PolaRiS: Scalable Real-to-Sim Evaluations for Generalist Robot Policies
Arhan Jain, Mingtong Zhang, Kanav Arora, William Chen, Marcel Torne, Muhammad Zubair Irshad, Sergey Zakharov, Yue Wang, Sergey Levine, Chelsea Finn, Wei-Chiu Ma, Dhruv Shah, Abhishek Gupta, Karl Pertsch
TL;DR
PolaRiS presents a scalable real-to-sim evaluation framework that converts short real-world video scans into high-fidelity simulated environments using neural scene reconstruction (2DGS) and articulated Gaussian splats. A lightweight co-training procedure aligns simulated visuals with real-world perception, enabling zero-shot evaluation of generalist Vision-Language-Action policies in unseen environments.
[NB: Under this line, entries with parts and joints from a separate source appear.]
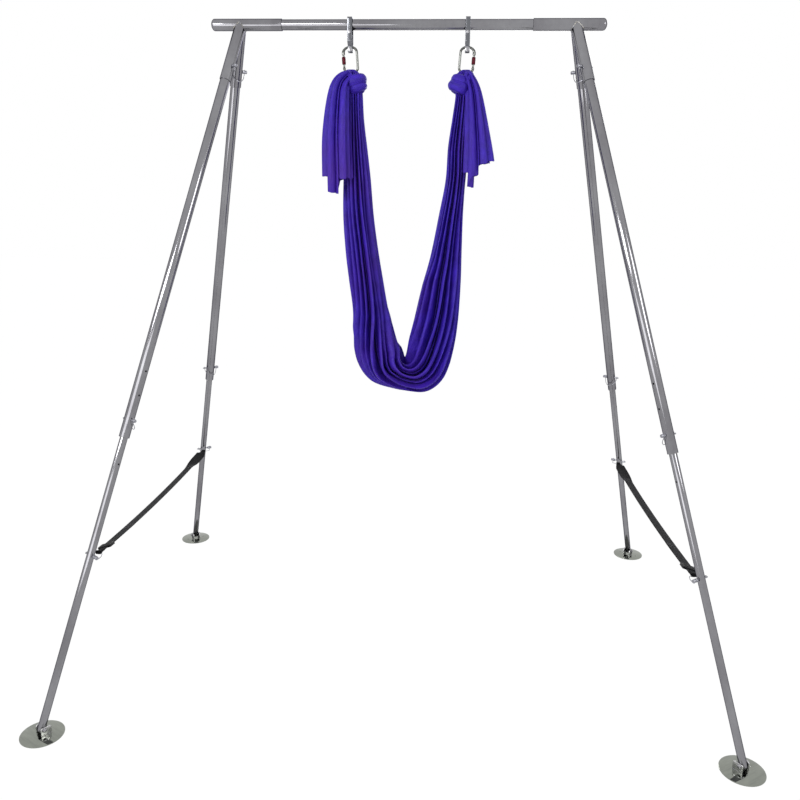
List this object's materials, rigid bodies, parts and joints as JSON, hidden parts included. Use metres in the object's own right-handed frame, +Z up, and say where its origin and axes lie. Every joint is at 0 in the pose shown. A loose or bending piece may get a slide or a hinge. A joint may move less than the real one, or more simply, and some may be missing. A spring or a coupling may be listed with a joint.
{
  "type": "aerial yoga frame",
  "caption": "Free-standing aerial yoga frame: crossbar on splayed, pinned legs with swivelling feet and side straps, carrying a violet fabric hammock on hangers and carabiners.",
  "frame": {"origin": "on the floor, at the middle of the frame's footprint", "axes": "+X along the crossbar to the right as seen from the front, +Y to the rear, +Z up"},
  "size_m": [2.9828, 2.1478, 2.9278],
  "materials": {
    "tube_steel": "mirror-polished stainless steel",
    "plate_steel": "polished stainless steel with brushed edges",
    "hanger_steel": "polished strip steel",
    "carabiner_steel": "bright plated steel",
    "fastener_steel": "zinc-plated",
    "pin_steel": "zinc-plated, turned head",
    "bail_wire": "plated spring wire",
    "red_sleeve": "dark red anodised, knurled",
    "violet_cloth": "violet two-way stretch knit with a soft sheen",
    "black_webbing": "black woven webbing",
    "buckle_plastic": "black moulded buckle"
  },
  "bodies": {
    "frame": {"crossbar_tube": "tube_steel", "left_head": "tube_steel", "right_head": "tube_steel", "front_left_upper_leg": "tube_steel", "front_right_upper_leg": "tube_steel", "rear_left_upper_leg": "tube_steel", "rear_right_upper_leg": "tube_steel", "front_left_lower_leg": "tube_steel", "front_right_lower_leg": "tube_steel", "rear_left_lower_leg": "tube_steel", "rear_right_lower_leg": "tube_steel", "front_left_foot_bolt": "fastener_steel", "front_right_foot_bolt": "fastener_steel", "rear_left_foot_bolt": "fastener_steel", "rear_right_foot_bolt": "fastener_steel", "front_left_strap_pin": "pin_steel", "front_right_strap_pin": "pin_steel", "rear_left_strap_pin": "pin_steel", "rear_right_strap_pin": "pin_steel", "front_left_strap_pin_bail": "bail_wire", "front_right_strap_pin_bail": "bail_wire", "rear_left_strap_pin_bail": "bail_wire", "rear_right_strap_pin_bail": "bail_wire", "left_strap": "black_webbing", "right_strap": "black_webbing", "left_strap_buckle": "buckle_plastic", "right_strap_buckle": "buckle_plastic"},
    "front_left_foot": {"front_left_foot_plate": "plate_steel"},
    "front_right_foot": {"front_right_foot_plate": "plate_steel"},
    "rear_left_foot": {"rear_left_foot_plate": "plate_steel"},
    "rear_right_foot": {"rear_right_foot_plate": "plate_steel"},
    "front_left_head_lock": {"front_left_head_pin": "pin_steel"},
    "front_right_head_lock": {"front_right_head_pin": "pin_steel"},
    "rear_left_head_lock": {"rear_left_head_pin": "pin_steel"},
    "rear_right_head_lock": {"rear_right_head_pin": "pin_steel"},
    "front_left_mid_lock": {"front_left_mid_pin": "pin_steel"},
    "front_right_mid_lock": {"front_right_mid_pin": "pin_steel"},
    "rear_left_mid_lock": {"rear_left_mid_pin": "pin_steel"},
    "rear_right_mid_lock": {"rear_right_mid_pin": "pin_steel"},
    "front_left_head_bow": {"front_left_head_pin_bail": "bail_wire"},
    "front_right_head_bow": {"front_right_head_pin_bail": "bail_wire"},
    "rear_left_head_bow": {"rear_left_head_pin_bail": "bail_wire"},
    "rear_right_head_bow": {"rear_right_head_pin_bail": "bail_wire"},
    "front_left_mid_bow": {"front_left_mid_pin_bail": "bail_wire"},
    "front_right_mid_bow": {"front_right_mid_pin_bail": "bail_wire"},
    "rear_left_mid_bow": {"rear_left_mid_pin_bail": "bail_wire"},
    "rear_right_mid_bow": {"rear_right_mid_pin_bail": "bail_wire"},
    "left_suspension": {"left_hanger": "hanger_steel", "left_hanger_upper_bolt": "fastener_steel", "left_hanger_lower_bolt": "fastener_steel", "left_carabiner": "carabiner_steel", "hammock_cloth": "violet_cloth"},
    "right_suspension": {"right_hanger": "hanger_steel", "right_hanger_upper_bolt": "fastener_steel", "right_hanger_lower_bolt": "fastener_steel", "right_carabiner": "carabiner_steel"},
    "left_gate_body": {"left_gate": "carabiner_steel"},
    "right_gate_body": {"right_gate": "carabiner_steel"},
    "left_sleeve_body": {"left_screw_sleeve": "red_sleeve"},
    "right_sleeve_body": {"right_screw_sleeve": "red_sleeve"}
  },
  "joints": [
    {"name": "hammock_swing", "type": "hinge", "parent": "frame", "child": "left_suspension", "pos_m": [-0.2465, 0, 2.9], "axis": [1, 0, 0], "range_deg": [-60, 60]},
    {"name": "right_hanger_swing", "type": "hinge", "parent": "frame", "child": "right_suspension", "pos_m": [0.268, 0, 2.9], "axis": [1, 0, 0], "range_deg": [-60, 60]},
    {"name": "front_left_foot_tilt", "type": "hinge", "parent": "frame", "child": "front_left_foot", "pos_m": [-1.405, -0.9875, 0.03], "axis": [0.8267, -0.5626, 0], "range_deg": [-35, 35]},
    {"name": "front_right_foot_tilt", "type": "hinge", "parent": "frame", "child": "front_right_foot", "pos_m": [1.405, -0.9875, 0.03], "axis": [-0.8267, -0.5626, 0], "range_deg": [-35, 35]},
    {"name": "rear_left_foot_tilt", "type": "hinge", "parent": "frame", "child": "rear_left_foot", "pos_m": [-1.405, 0.9875, 0.03], "axis": [0.8267, 0.5626, 0], "range_deg": [-35, 35]},
    {"name": "rear_right_foot_tilt", "type": "hinge", "parent": "frame", "child": "rear_right_foot", "pos_m": [1.405, 0.9875, 0.03], "axis": [-0.8267, 0.5626, 0], "range_deg": [-35, 35]},
    {"name": "front_left_head_pin_pull", "type": "slide", "parent": "frame", "child": "front_left_head_lock", "axis": [0.8267, -0.5626, 0], "range_m": [0, 0.064]},
    {"name": "front_right_head_pin_pull", "type": "slide", "parent": "frame", "child": "front_right_head_lock", "axis": [-0.8267, -0.5626, 0], "range_m": [0, 0.064]},
    {"name": "rear_left_head_pin_pull", "type": "slide", "parent": "frame", "child": "rear_left_head_lock", "axis": [0.8267, 0.5626, 0], "range_m": [0, 0.064]},
    {"name": "rear_right_head_pin_pull", "type": "slide", "parent": "frame", "child": "rear_right_head_lock", "axis": [-0.8267, 0.5626, 0], "range_m": [0, 0.064]},
    {"name": "front_left_mid_pin_pull", "type": "slide", "parent": "frame", "child": "front_left_mid_lock", "axis": [0.8267, -0.5626, 0], "range_m": [0, 0.064]},
    {"name": "front_right_mid_pin_pull", "type": "slide", "parent": "frame", "child": "front_right_mid_lock", "axis": [-0.8267, -0.5626, 0], "range_m": [0, 0.064]},
    {"name": "rear_left_mid_pin_pull", "type": "slide", "parent": "frame", "child": "rear_left_mid_lock", "axis": [0.8267, 0.5626, 0], "range_m": [0, 0.064]},
    {"name": "rear_right_mid_pin_pull", "type": "slide", "parent": "frame", "child": "rear_right_mid_lock", "axis": [-0.8267, 0.5626, 0], "range_m": [0, 0.064]},
    {"name": "front_left_head_bow_swing", "type": "hinge", "parent": "front_left_head_lock", "child": "front_left_head_bow", "pos_m": [-0.74536, -0.08268, 2.71905], "axis": [-0.2162, -0.3177, -0.9232], "range_deg": [0, 171]},
    {"name": "front_right_head_bow_swing", "type": "hinge", "parent": "front_right_head_lock", "child": "front_right_head_bow", "pos_m": [0.74536, -0.08268, 2.71905], "axis": [-0.2162, 0.3177, 0.9232], "range_deg": [0, 171]},
    {"name": "rear_left_head_bow_swing", "type": "hinge", "parent": "rear_left_head_lock", "child": "rear_left_head_bow", "pos_m": [-0.74536, 0.08268, 2.71905], "axis": [0.2162, -0.3177, 0.9232], "range_deg": [0, 171]},
    {"name": "rear_right_head_bow_swing", "type": "hinge", "parent": "rear_right_head_lock", "child": "rear_right_head_bow", "pos_m": [0.74536, 0.08268, 2.71905], "axis": [0.2162, 0.3177, -0.9232], "range_deg": [0, 171]},
    {"name": "front_left_mid_bow_swing", "type": "hinge", "parent": "front_left_mid_lock", "child": "front_left_mid_bow", "pos_m": [-1.09501, -0.59116, 1.23633], "axis": [-0.2162, -0.3177, -0.9232], "range_deg": [0, 171]},
    {"name": "front_right_mid_bow_swing", "type": "hinge", "parent": "front_right_mid_lock", "child": "front_right_mid_bow", "pos_m": [1.09501, -0.59116, 1.23633], "axis": [-0.2162, 0.3177, 0.9232], "range_deg": [0, 171]},
    {"name": "rear_left_mid_bow_swing", "type": "hinge", "parent": "rear_left_mid_lock", "child": "rear_left_mid_bow", "pos_m": [-1.09501, 0.59116, 1.23633], "axis": [0.2162, -0.3177, 0.9232], "range_deg": [0, 171]},
    {"name": "rear_right_mid_bow_swing", "type": "hinge", "parent": "rear_right_mid_lock", "child": "rear_right_mid_bow", "pos_m": [1.09501, 0.59116, 1.23633], "axis": [0.2162, 0.3177, -0.9232], "range_deg": [0, 171]},
    {"name": "left_gate_swing", "type": "hinge", "parent": "left_suspension", "child": "left_gate_body", "pos_m": [-0.27328, 0, 2.72147], "axis": [0, 1, 0], "range_deg": [0, 24], "stiffness_Nm_per_rad": 0.3, "springref_deg": -11.46},
    {"name": "right_gate_swing", "type": "hinge", "parent": "right_suspension", "child": "right_gate_body", "pos_m": [0.29478, 0, 2.72147], "axis": [0, -1, 0], "range_deg": [0, 24], "stiffness_Nm_per_rad": 0.3, "springref_deg": -11.46},
    {"name": "left_sleeve_turn", "type": "hinge", "parent": "left_gate_body", "child": "left_sleeve_body", "pos_m": [-0.27547, 0, 2.75279], "axis": [-0.0698, 0, 0.9976], "continuous": true},
    {"name": "right_sleeve_turn", "type": "hinge", "parent": "right_gate_body", "child": "right_sleeve_body", "pos_m": [0.29697, 0, 2.75279], "axis": [0.0698, 0, 0.9976], "continuous": true}
  ],
  "couplings": [
    {"joint": "right_hanger_swing", "follows": "hammock_swing", "ratio": 1},
    {"joint": "front_left_head_bow_swing", "follows": "front_left_head_pin_pull", "rad_per_m": 46.36},
    {"joint": "front_right_head_bow_swing", "follows": "front_right_head_pin_pull", "rad_per_m": 46.36},
    {"joint": "rear_left_head_bow_swing", "follows": "rear_left_head_pin_pull", "rad_per_m": 46.36},
    {"joint": "rear_right_head_bow_swing", "follows": "rear_right_head_pin_pull", "rad_per_m": 46.36},
    {"joint": "front_left_mid_bow_swing", "follows": "front_left_mid_pin_pull", "rad_per_m": 46.36},
    {"joint": "front_right_mid_bow_swing", "follows": "front_right_mid_pin_pull", "rad_per_m": 46.36},
    {"joint": "rear_left_mid_bow_swing", "follows": "rear_left_mid_pin_pull", "rad_per_m": 46.36},
    {"joint": "rear_right_mid_bow_swing", "follows": "rear_right_mid_pin_pull", "rad_per_m": 46.36}
  ]
}
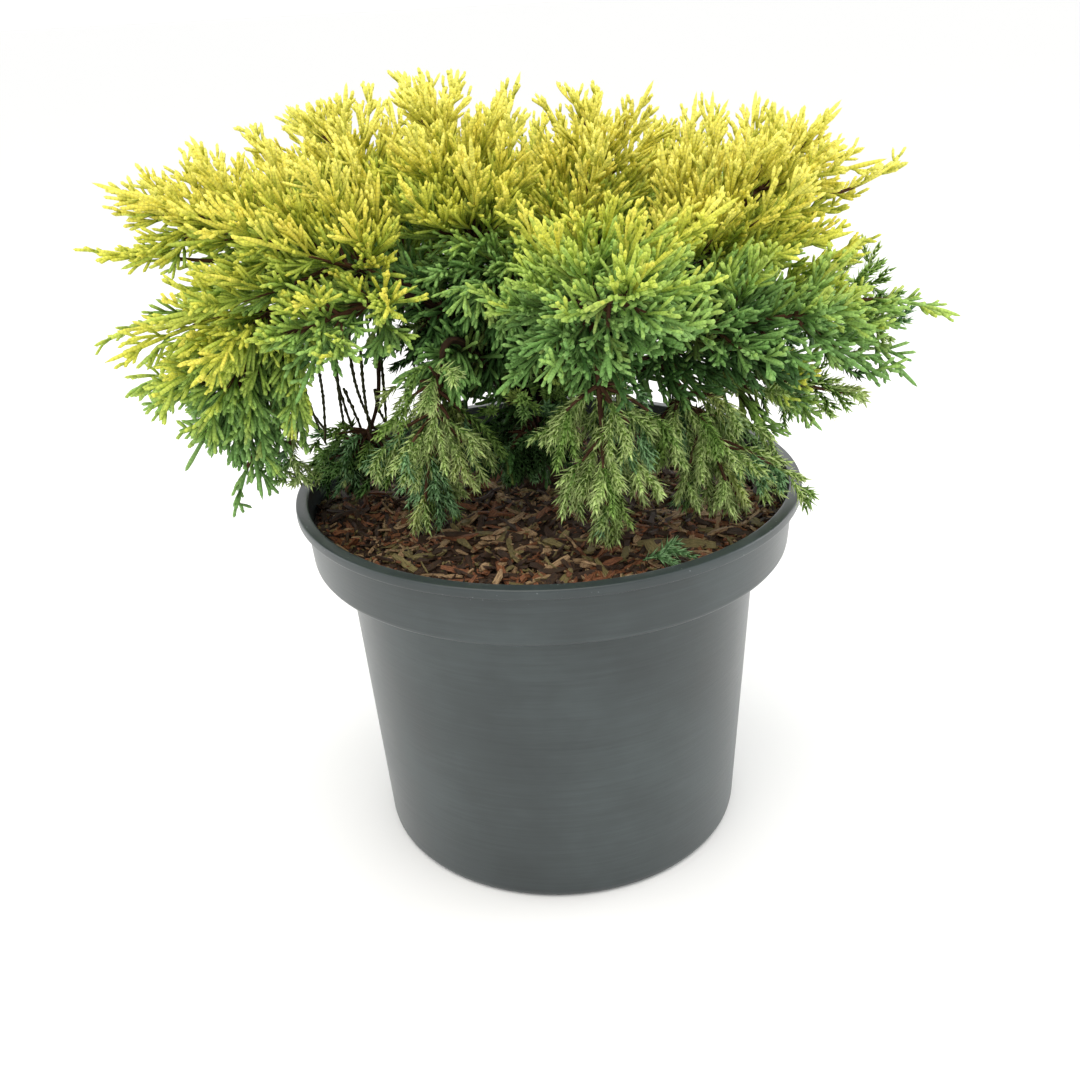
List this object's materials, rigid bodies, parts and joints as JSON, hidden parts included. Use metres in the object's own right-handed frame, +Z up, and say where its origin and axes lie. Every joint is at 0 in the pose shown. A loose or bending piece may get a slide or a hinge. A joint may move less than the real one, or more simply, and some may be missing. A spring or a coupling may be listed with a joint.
{
  "type": "potted pfitzer juniper",
  "caption": "Low, spreading golden juniper with arching boughs and drooping sprays, growing in a round dark nursery pot filled with bark mulch.",
  "frame": {"origin": "centre of the pot's flat underside", "axes": "+Z up along the pot's axis, -Y towards the pictured front of the plant"},
  "size_m": [0.3317, 0.2755, 0.3425],
  "materials": {
    "pot_plastic": "satin moulded polypropylene",
    "bark_mulch": "rough composted bark",
    "bark": "thin flaking bark",
    "foliage_gold": "waxy scale leaves",
    "foliage_lime": "waxy scale leaves",
    "foliage_green": "waxy scale leaves and short needles"
  },
  "bodies": {
    "root": {"bough_back_left": "bark", "bough_back_low": "bark", "bough_back_mid": "bark", "bough_back_right": "bark", "bough_centre_inner": "bark", "bough_front_droop_left": "bark", "bough_front_droop_right": "bark", "bough_front_fan": "bark", "bough_left_inner": "bark", "bough_left_low": "bark", "bough_left_top": "bark", "bough_rear_low_left": "bark", "bough_right_droop": "bark", "bough_right_far": "bark", "bough_right_low": "bark", "bough_right_mid": "bark", "bough_right_top": "bark", "bough_top_centre": "bark", "bough_top_left": "bark", "bough_top_right": "bark", "foliage_back_left": "foliage_lime", "foliage_back_low": "foliage_green", "foliage_back_mid": "foliage_lime", "foliage_back_right": "foliage_lime", "foliage_centre_inner": "foliage_lime", "foliage_centre_low": "foliage_green", "foliage_front_droop_left": "foliage_green", "foliage_front_droop_right": "foliage_green", "foliage_front_fan": "foliage_lime", "foliage_left_inner": "foliage_lime", "foliage_left_low": "foliage_green", "foliage_left_top": "foliage_gold", "foliage_rear_low_left": "foliage_green", "foliage_right_droop": "foliage_green", "foliage_right_far": "foliage_green", "foliage_right_low": "foliage_green", "foliage_right_mid": "foliage_lime", "foliage_right_top": "foliage_gold", "foliage_top_centre": "foliage_gold", "foliage_top_left": "foliage_gold", "foliage_top_right": "foliage_gold", "pot": "pot_plastic", "soil": "bark_mulch", "trunk": "bark"}
  },
  "joints": []
}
Empirical results show strong real-to-sim correlation (Pearson r around 0.9) and favorable alignment with RoboArena, outperforming traditional simulators and video-model baselines. The approach enables rapid creation of diverse, realistic evaluation scenes and aims to democratize large-scale robotic policy benchmarking.
Abstract
A significant challenge for robot learning research is our ability to accurately measure and compare the performance of robot policies. Benchmarking in robotics is historically challenging due to the stochasticity, reproducibility, and time-consuming nature of real-world rollouts. This challenge is exacerbated for recent generalist policies, which has to be evaluated across a wide variety of scenes and tasks. Evaluation in simulation offers a scalable complement to real world evaluations, but the visual and physical domain gap between existing simulation benchmarks and the real world has made them an unreliable signal for policy improvement. Furthermore, building realistic and diverse simulated environments has traditionally required significant human effort and expertise. To bridge the gap, we introduce Policy Evaluation and Environment Reconstruction in Simulation (PolaRiS), a scalable real-to-sim framework for high-fidelity simulated robot evaluation. PolaRiS utilizes neural reconstruction methods to turn short video scans of real-world scenes into interactive simulation environments. Additionally, we develop a simple simulation data co-training recipe that bridges remaining real-to-sim gaps and enables zero-shot evaluation in unseen simulation environments. Through extensive paired evaluations between simulation and the real world, we demonstrate that PolaRiS evaluations provide a much stronger correlation to real world generalist policy performance than existing simulated benchmarks. Its simplicity also enables rapid creation of diverse simulated environments. As such, this work takes a step towards distributed and democratized evaluation for the next generation of robotic foundation models.